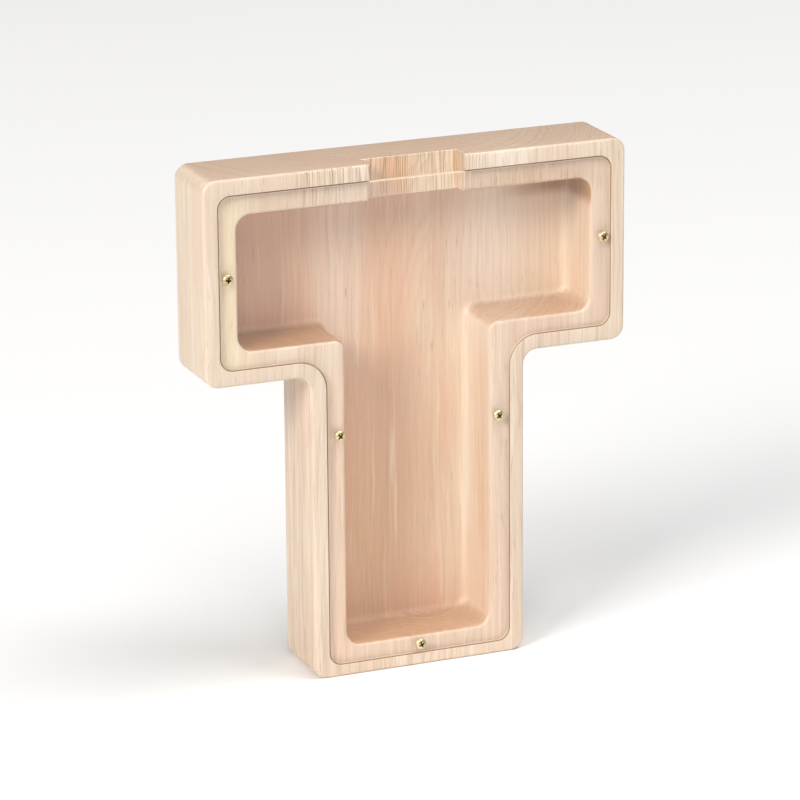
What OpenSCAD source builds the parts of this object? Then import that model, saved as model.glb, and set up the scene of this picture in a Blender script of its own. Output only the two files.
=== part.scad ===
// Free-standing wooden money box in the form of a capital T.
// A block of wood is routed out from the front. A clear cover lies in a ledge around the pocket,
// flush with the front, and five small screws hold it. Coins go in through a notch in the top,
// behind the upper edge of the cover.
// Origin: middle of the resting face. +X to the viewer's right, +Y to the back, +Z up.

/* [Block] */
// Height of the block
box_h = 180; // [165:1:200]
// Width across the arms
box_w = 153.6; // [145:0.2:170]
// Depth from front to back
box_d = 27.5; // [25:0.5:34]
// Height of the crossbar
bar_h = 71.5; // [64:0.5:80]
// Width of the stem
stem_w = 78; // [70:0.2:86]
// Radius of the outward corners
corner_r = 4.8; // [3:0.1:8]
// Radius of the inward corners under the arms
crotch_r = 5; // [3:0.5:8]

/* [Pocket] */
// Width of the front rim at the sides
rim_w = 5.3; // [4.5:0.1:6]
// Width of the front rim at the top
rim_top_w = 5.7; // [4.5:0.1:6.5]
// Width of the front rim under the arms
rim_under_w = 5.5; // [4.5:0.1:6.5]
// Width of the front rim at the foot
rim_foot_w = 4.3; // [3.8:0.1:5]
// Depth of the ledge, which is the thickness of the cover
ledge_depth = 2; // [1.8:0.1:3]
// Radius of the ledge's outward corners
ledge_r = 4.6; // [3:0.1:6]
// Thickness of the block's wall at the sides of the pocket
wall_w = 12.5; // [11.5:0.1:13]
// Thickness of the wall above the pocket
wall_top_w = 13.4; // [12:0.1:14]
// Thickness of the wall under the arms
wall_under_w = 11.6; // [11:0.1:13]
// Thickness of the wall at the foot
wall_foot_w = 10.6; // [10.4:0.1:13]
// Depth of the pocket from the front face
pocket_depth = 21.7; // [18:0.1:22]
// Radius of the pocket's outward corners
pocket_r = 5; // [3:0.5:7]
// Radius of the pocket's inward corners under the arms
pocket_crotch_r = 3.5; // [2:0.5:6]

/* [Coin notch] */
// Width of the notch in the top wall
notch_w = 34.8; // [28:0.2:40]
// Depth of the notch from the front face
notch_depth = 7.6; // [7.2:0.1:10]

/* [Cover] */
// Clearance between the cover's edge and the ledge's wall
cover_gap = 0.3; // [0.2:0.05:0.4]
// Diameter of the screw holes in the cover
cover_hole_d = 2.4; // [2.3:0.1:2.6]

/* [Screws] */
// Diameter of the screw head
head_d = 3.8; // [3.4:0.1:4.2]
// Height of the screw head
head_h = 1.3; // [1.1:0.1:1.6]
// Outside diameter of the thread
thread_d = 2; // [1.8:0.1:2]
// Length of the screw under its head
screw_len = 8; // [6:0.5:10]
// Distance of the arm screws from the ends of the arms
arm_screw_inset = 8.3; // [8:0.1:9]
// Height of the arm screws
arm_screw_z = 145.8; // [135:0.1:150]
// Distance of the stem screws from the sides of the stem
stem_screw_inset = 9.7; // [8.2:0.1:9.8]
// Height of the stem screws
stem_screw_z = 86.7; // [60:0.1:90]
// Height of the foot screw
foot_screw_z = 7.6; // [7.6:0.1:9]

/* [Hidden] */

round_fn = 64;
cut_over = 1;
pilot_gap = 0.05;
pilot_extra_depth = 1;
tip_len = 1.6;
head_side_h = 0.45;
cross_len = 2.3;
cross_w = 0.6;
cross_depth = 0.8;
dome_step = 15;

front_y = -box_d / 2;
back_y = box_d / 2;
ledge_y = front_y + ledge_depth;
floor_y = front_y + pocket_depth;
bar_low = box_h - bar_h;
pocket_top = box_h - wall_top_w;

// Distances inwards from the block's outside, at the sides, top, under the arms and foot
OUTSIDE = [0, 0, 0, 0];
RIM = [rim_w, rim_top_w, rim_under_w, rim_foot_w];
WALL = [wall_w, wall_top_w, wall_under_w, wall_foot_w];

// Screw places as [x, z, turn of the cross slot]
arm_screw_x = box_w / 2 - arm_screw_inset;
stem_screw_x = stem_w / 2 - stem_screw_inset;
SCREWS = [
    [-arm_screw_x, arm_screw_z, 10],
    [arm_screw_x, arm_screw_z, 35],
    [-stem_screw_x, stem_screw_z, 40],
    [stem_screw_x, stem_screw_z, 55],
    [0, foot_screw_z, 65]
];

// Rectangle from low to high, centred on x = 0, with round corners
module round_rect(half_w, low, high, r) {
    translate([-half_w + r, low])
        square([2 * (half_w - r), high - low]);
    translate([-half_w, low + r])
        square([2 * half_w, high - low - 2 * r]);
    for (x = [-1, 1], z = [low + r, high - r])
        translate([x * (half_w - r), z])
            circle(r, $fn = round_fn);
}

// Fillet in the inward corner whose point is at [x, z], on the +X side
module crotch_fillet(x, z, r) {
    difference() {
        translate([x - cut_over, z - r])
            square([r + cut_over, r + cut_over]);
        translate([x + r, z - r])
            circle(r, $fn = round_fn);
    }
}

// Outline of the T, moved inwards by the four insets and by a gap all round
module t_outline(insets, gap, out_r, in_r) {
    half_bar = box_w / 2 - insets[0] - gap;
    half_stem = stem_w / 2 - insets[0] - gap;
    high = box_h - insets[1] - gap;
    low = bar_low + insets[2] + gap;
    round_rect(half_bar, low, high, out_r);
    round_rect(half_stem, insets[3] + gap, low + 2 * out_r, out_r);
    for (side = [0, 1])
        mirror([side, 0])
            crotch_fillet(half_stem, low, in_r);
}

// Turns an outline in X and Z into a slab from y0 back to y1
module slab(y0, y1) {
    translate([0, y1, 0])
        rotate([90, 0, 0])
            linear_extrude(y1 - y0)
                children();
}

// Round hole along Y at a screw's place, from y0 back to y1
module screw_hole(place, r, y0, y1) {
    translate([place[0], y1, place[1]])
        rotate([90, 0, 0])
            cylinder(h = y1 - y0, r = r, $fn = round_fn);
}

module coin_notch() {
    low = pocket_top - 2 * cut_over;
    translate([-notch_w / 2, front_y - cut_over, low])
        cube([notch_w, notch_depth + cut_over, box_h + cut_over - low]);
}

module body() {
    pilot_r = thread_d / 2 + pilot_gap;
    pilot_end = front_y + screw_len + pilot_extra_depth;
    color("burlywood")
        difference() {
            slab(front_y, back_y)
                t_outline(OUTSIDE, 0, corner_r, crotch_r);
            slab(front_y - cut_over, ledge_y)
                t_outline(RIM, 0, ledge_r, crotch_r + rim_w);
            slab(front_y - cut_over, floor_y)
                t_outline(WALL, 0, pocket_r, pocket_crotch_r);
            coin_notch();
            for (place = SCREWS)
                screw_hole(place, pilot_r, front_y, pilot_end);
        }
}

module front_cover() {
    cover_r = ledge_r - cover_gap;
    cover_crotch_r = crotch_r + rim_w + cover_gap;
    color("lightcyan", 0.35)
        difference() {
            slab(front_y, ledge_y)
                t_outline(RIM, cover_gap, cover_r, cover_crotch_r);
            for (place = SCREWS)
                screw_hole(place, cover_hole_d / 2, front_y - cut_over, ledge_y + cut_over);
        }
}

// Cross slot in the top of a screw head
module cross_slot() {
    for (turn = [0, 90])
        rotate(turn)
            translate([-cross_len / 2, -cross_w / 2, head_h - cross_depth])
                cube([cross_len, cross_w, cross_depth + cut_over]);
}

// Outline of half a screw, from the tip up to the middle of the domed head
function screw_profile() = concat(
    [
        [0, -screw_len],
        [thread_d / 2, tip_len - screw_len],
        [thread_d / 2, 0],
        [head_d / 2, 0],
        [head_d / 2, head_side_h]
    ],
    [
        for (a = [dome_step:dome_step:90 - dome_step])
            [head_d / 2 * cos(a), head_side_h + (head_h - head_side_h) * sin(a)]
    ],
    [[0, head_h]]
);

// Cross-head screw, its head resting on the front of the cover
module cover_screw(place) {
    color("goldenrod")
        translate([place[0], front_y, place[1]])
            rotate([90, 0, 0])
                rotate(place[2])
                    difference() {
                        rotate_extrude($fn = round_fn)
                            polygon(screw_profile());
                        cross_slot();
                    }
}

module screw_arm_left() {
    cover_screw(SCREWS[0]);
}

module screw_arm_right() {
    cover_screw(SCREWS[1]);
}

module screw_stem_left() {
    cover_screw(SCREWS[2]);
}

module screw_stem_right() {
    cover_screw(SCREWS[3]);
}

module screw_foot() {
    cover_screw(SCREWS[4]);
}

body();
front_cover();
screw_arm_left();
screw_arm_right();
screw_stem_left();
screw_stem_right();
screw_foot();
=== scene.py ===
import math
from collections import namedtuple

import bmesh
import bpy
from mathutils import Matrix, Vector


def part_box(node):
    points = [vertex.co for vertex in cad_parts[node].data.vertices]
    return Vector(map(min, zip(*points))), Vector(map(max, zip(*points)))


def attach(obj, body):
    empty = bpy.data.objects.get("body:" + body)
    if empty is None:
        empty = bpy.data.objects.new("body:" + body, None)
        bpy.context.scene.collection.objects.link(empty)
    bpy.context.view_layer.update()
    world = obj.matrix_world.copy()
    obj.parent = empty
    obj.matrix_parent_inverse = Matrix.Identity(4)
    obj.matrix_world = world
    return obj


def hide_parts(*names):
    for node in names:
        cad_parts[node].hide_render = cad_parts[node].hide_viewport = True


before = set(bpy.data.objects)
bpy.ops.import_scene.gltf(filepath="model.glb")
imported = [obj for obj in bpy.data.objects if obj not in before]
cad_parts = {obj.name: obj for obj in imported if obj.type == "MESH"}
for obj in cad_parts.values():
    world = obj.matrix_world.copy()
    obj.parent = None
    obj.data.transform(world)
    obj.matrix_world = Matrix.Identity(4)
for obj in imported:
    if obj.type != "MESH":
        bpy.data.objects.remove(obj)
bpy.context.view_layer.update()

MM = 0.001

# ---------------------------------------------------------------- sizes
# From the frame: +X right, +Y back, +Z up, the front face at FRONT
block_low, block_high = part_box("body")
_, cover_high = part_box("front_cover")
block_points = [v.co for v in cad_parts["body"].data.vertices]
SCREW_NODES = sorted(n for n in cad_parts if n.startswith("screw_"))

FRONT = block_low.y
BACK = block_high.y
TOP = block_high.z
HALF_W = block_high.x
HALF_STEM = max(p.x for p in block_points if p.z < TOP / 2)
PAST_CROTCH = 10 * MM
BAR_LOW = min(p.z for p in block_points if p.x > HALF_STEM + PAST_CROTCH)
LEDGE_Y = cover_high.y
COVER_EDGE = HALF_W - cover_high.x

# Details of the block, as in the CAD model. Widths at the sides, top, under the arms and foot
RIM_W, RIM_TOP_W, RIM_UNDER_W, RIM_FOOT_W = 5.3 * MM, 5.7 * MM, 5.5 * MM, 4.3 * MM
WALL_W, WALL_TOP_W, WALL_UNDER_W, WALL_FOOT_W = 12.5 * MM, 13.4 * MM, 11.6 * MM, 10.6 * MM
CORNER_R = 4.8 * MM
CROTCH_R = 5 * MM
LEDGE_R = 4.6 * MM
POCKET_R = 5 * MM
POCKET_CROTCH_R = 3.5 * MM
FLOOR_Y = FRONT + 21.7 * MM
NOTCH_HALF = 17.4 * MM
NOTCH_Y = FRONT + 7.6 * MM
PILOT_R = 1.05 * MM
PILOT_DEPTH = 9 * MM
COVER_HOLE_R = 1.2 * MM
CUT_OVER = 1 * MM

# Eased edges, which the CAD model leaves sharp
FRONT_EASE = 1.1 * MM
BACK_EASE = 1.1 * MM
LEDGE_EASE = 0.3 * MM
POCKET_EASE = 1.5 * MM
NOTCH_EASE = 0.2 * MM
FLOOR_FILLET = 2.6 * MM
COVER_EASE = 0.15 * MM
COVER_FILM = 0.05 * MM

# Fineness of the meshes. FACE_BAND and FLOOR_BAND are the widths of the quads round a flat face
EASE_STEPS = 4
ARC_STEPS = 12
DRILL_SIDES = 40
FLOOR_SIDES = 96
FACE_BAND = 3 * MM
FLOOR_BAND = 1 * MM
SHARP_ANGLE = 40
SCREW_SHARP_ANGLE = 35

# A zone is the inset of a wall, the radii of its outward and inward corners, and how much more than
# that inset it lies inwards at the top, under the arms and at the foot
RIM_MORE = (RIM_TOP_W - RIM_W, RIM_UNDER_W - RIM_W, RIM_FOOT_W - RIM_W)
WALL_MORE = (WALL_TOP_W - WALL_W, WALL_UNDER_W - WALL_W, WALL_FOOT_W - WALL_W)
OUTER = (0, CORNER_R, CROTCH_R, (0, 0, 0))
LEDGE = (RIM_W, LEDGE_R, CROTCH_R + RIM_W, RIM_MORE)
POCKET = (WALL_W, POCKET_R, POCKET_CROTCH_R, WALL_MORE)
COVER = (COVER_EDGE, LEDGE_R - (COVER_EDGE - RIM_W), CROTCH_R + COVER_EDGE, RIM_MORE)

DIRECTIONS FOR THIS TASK
Exactly and only the lines from the line with "front of the cover" to the line with "for node in", both included, are to be printed.

EXERCISE OUTPUT
// Cross-head screw, its head resting on the front of the cover
module cover_screw(place) {
    color("goldenrod")
        translate([place[0], front_y, place[1]])
            rotate([90, 0, 0])
                rotate(place[2])
                    difference() {
                        rotate_extrude($fn = round_fn)
                            polygon(screw_profile());
                        cross_slot();
                    }
}

module screw_arm_left() {
    cover_screw(SCREWS[0]);
}

module screw_arm_right() {
    cover_screw(SCREWS[1]);
}

module screw_stem_left() {
    cover_screw(SCREWS[2]);
}

module screw_stem_right() {
    cover_screw(SCREWS[3]);
}

module screw_foot() {
    cover_screw(SCREWS[4]);
}

body();
front_cover();
screw_arm_left();
screw_arm_right();
screw_stem_left();
screw_stem_right();
screw_foot();
=== scene.py ===
import math
from collections import namedtuple

import bmesh
import bpy
from mathutils import Matrix, Vector


def part_box(node):
    points = [vertex.co for vertex in cad_parts[node].data.vertices]
    return Vector(map(min, zip(*points))), Vector(map(max, zip(*points)))


def attach(obj, body):
    empty = bpy.data.objects.get("body:" + body)
    if empty is None:
        empty = bpy.data.objects.new("body:" + body, None)
        bpy.context.scene.collection.objects.link(empty)
    bpy.context.view_layer.update()
    world = obj.matrix_world.copy()
    obj.parent = empty
    obj.matrix_parent_inverse = Matrix.Identity(4)
    obj.matrix_world = world
    return obj


def hide_parts(*names):
    for node in names:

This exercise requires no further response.